I could break into song here but, my management team (0) have a strategy about royalties that involves an exclusive debut tour, and live singing performance in front of The Prince of Wales (and, stop me if you’ve heard this one!) also in front of The Duke of Argyle and The Bricklayers Arms and The Railway Tavern.
None of this is true of course, I’m just dumping material on here that I can’t use on my other blog, it’s called – ‘A Serious Thesis Historically Investigating Loose Limbed Yetis By Inspecting Leftover Limbs of Yetis’ – it’s a niche I know, but they are quite a serious crowd on there, and they don’t appreciate humour without a week’s notice in writing. The blog name is too long of course, and it operates under its acronym… ‘A. S.T.H.I.L.L.Y. B.I.L.L.Y.’ I’m hoping that doesn’t affect the general gravitas of the site I was going for. No-one has said anything yet. They don’t usually raise complaints until the A.G.M. Maybe I get an odd (truly odd) raised eyebrow on a Zoom call, which is quite affecting in its own way; especially Gerardo who has the whole ‘monobrow’ thing going on.
Now…where was I? Ah yes, memories, I almost forgot. When I had that memory this morning, it made me think about that little boy at school, who used to call himself me. I considered, really he is still around in some form, but I would like to think, I am much more mature now….yes – I would like to think that.
I’ve been walking around now like an adult for 35 years or so. I get away with it for long periods, especially with people who don’t know me; like in shops and that. From the outside, I have got a recognizable shape of an adult and, I can do the voice too. Still, that little milk monitor is shuffling around inside here somewhere; eating yesterdays chewing gum and wondering – what is the real reason girls don’t like having their pigtails pulled?
So, I am the same person as he; only I have lived through experiences he hasn’t yet. What is it that life’s experience has given me, that that young boy has yet to receive? As we live our lives we play a multitude of roles; we experience highs and lows, we are supported, and we give our support; we cause pain to others and we are hurt by others too, have doubt and belief at different times, we make decisions we may regret, and sometimes we don’t make decisions at all, and maybe regret that too. We know degrees of endeavour, achievement and success; and only know their true value because we have also shared close quarters with fear and failure.

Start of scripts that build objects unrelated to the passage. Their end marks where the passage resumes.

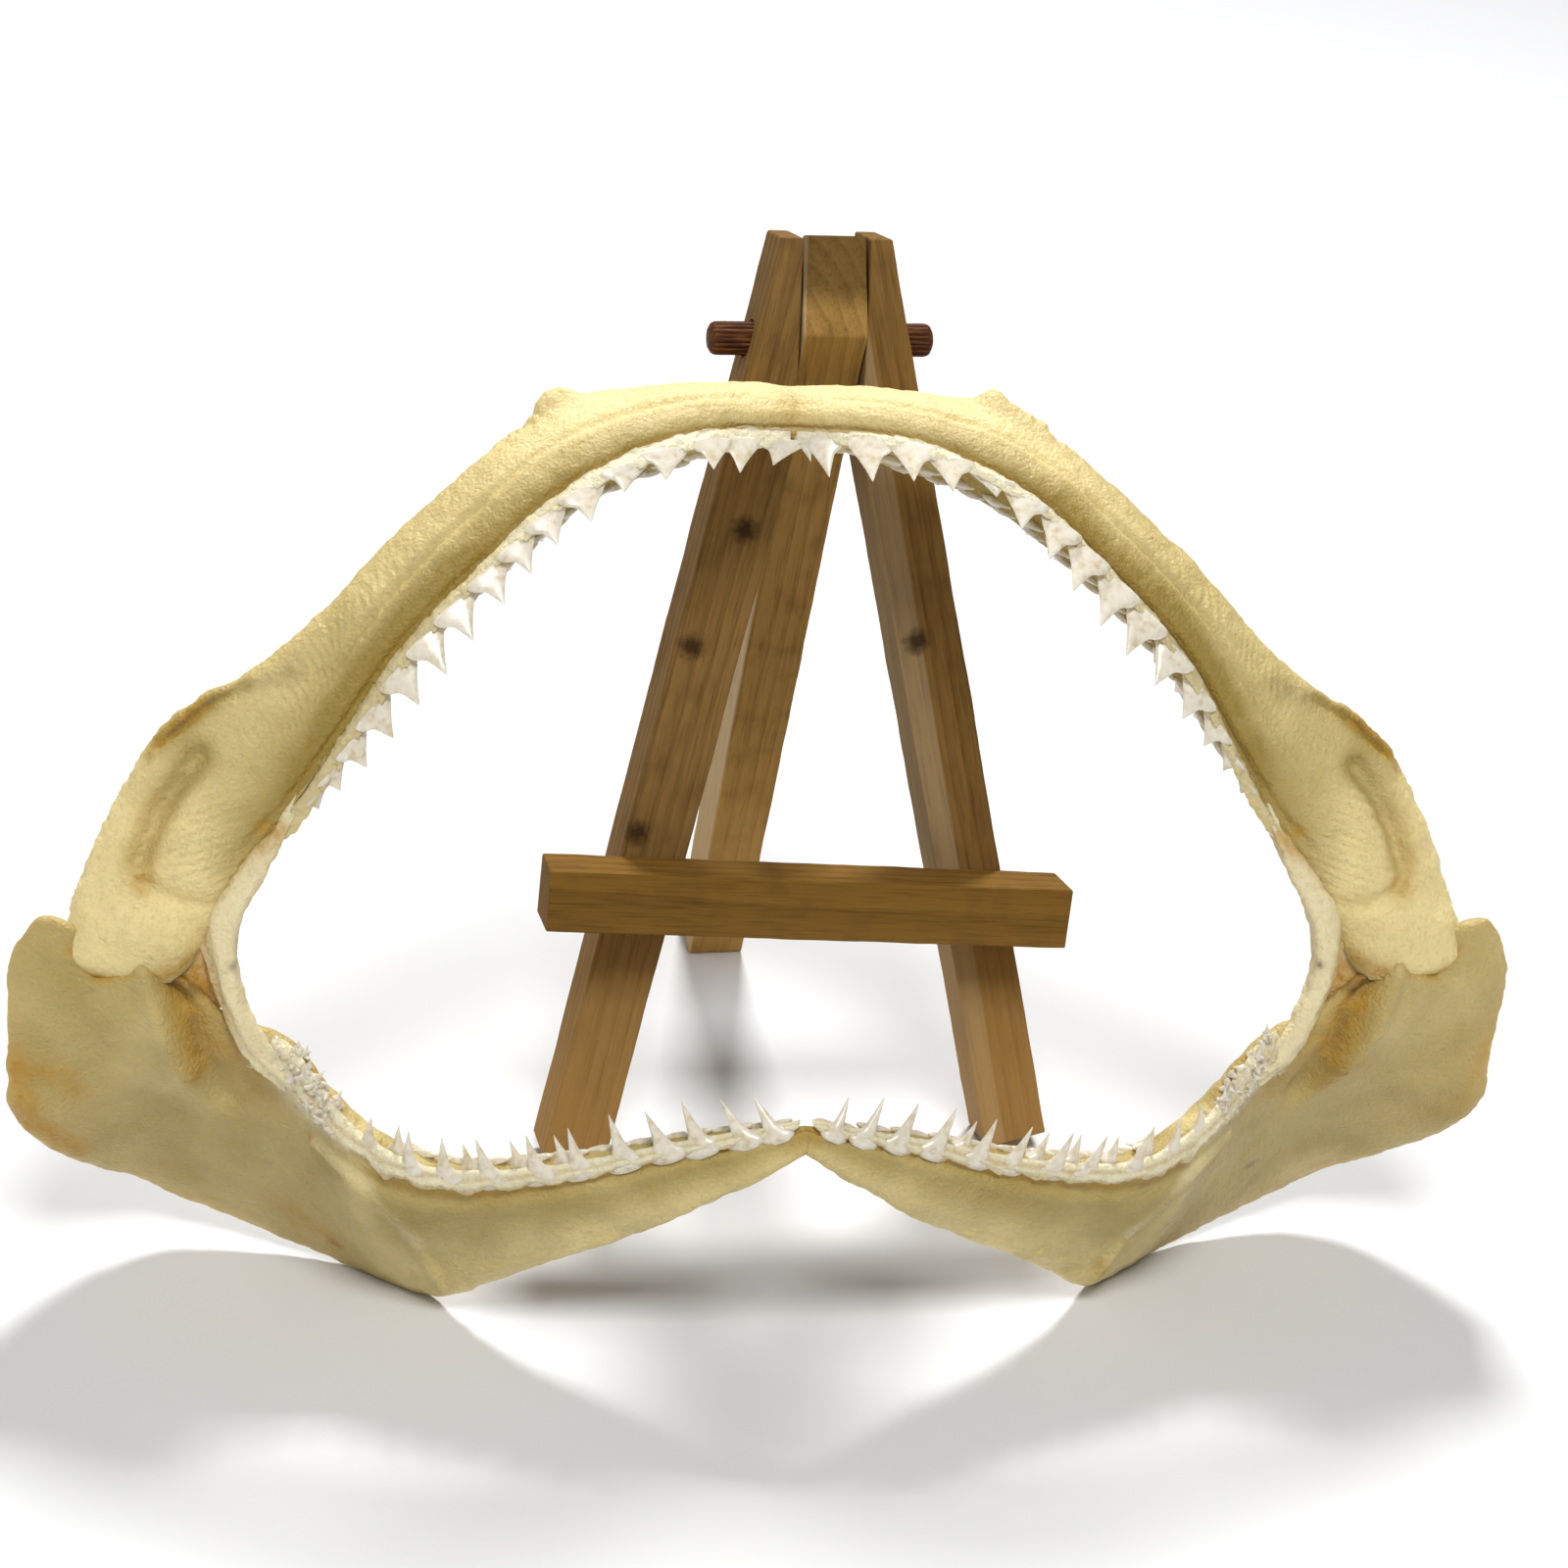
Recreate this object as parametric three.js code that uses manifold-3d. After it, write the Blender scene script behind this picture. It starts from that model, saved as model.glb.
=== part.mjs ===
// The dried jaws of a small whaler shark, opened into a ring and leaned against a mini wooden easel.
// Millimetres, +Z up, +Y to the back. While it is built, X = 0 is the jaws' plane of symmetry, Y = 0 is
// near the easel's front feet and Z = 0 is the table. The last step moves the origin to the middle of
// the base.
import * as THREE from "three";
import { mergeVertices } from "three/addons/utils/BufferGeometryUtils.js";
import Module from "manifold-3d";

const wasm = await Module();
wasm.setup();

// ---- Driving dimensions ------------------------------------------------------------------------

const GAP = 0.3; // clearance between pieces that touch
const SUNK = 1.2; // how deep a tooth's root sits in the cartilage

// Each half of a jaw is a row of cross-sections. A section runs from its gum edge, which bears the
// teeth, to its rim, the free edge. front and back are its swell to either side of that line, and droop
// turns the back swell from straight back (0) towards the rim, in degrees. egg makes a section fatter
// towards the gum, and dish hollows its front.
const UPPER_HALF = [
  { gum: [0.2, 4.5, 140.8], rim: [0.2, 14.4, 148.0], front: 4.2, back: 14.1, droop: 35, egg: 0, dish: 0 },
  { gum: [19, -4.0, 142.2], rim: [19, 12.6, 148.4], front: 3.6, back: 13.8, droop: 30, egg: 0, dish: 0 },
  { gum: [37, -12.0, 136.6], rim: [36, 9.0, 147.6], front: 3.4, back: 11.0, droop: 20, egg: 0, dish: 0 },
  { gum: [52, -18.0, 124.8], rim: [50.5, 2.0, 139.4], front: 3.4, back: 9.0, droop: 10, egg: 0, dish: 0 },
  { gum: [64, -22.0, 112.5], rim: [66.5, -7.5, 126.6], front: 3.6, back: 8.0, droop: 0, egg: 0, dish: 0 },
  { gum: [74, -24.0, 97.5], rim: [80, -14.2, 114.0], front: 3.8, back: 6.5, droop: 0, egg: 0.1, dish: 0 },
  { gum: [81.5, -25.3, 86.2], rim: [91.5, -17.2, 105.4], front: 4.2, back: 4.8, droop: 0, egg: 0.2, dish: 1 },
  { gum: [90.5, -28.5, 76.5], rim: [106, -19.8, 92.4], front: 4.6, back: 3.2, droop: 0, egg: -0.1, dish: 2.8 },
  { gum: [95.5, -31.5, 67.5], rim: [114, -23.0, 79.0], front: 5.4, back: 3.2, droop: 0, egg: -0.2, dish: 2.4 },
  { gum: [98.5, -33.0, 62.8], rim: [117, -26.4, 68.4], front: 5.4, back: 4.4, droop: 0, egg: 0, dish: 0 },
  { gum: [104, -33.6, 60.6], rim: [115, -30.4, 61.8], front: 3.0, back: 3.0, droop: 0, egg: 0, dish: 0 },
];
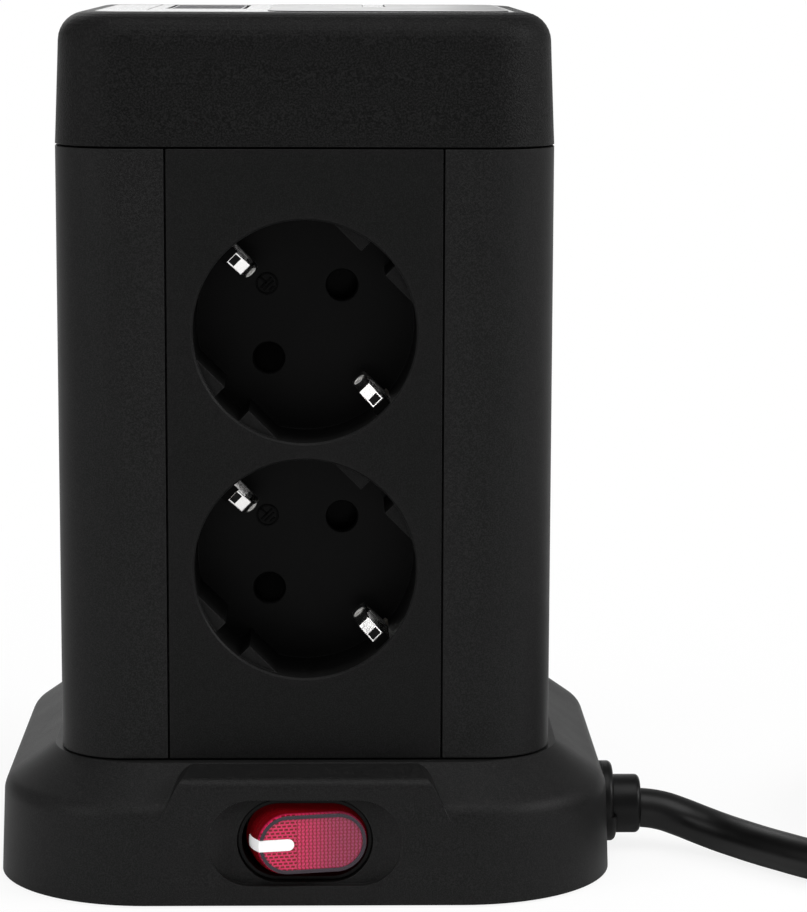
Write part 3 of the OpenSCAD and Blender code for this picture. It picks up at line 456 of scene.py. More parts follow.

Life magnified is adolescence. It was both good and bad; fun, embarrassing, exciting, everything was new; the first time you kissed a girl, the first time you were ever humiliated in front of your class, for simply splitting your trousers (they were old anyway!). Was it an adventure, Yes! Was it just great in so many ways, Yes! Are you richer for the experience? Yes! Do you want to go back and do it again? No!
Now don’t get me wrong, all you adolescents out there, you’re doing it exactly right, just as you’re supposed to; yes it is supposed to feel like that. You don’t get the full enjoyment of releasing others opinions of you, back out into the wild where they belong, if you don’t first spend ten years or more having sleepless nights about the colour of your trainers or the width of your elbows.
Memories make us who we are. Not to say we live in the past, that’s retrograde of course, but what we do today is informed by everything we’ve ever been. All the days we’ve ever known, amidst the crowd or all alone, the rights and wrongs we’ve ever done, led here today, which we can’t outrun. Poetry eh! You didn’t know you were getting poetry when you got out of bed this morning did you! Neither did I to be fair. We’ll move on.
People say, what would you say to your younger self? That little boy as he looked out through the classroom window onto the playing fields, wondering what life was all about, questioning what life had in store. If you said, not to worry, there is a masterplan. When fear or doubt present themselves; know that everything passes. When joy and wonder join the fray; embrace them and share them for the gifts that they are. But if I said to that young boy that the fear and the doubt were gifts too; would he understand? Could I explain that these unruly party guests would stay awhile, gorging on themselves, for what may seem, too long. But the time would come, when they would leave; and leave you with something too. An insight of what is unwanted, dark and destructive; but also, an understanding, that is intrinsically entwined through this negativity, which is an instinctive comprehension of their opposites. An insight into, and hunger for, positivity, empathy and acceptance. This is the gift that pain would leave you.
Because of this, because of those memories, in your older years, you would observe an act of selflessness and your heart would spring, you would watch a bird feed it’s young, and see meaning beyond its immediate purpose. In witnessing failure, in others and yourself; the wind will die in your sails in the rush to judgement… towards both parties. Failure brings with it the gifts of humility and a little wisdom, failure to try, is forever empty handed.
If I told him this, would he be ready to understand, without having felt the heat of the fires in those moments. Perhaps not; he is where he is. He is where he should be. So if I had the ability to impress any thought into, this grazed knee little soldier, as he looked out that window into the world – what might it be? It might be, to try to understand, that whatever colour your day is, as you pass through each one, the one tool you always have in your hands, that no one can take from you, is the power of endeavour – and don’t let anxiety stop you from using it, for fear of failing. Memories are how we got here, endeavour can take us forward.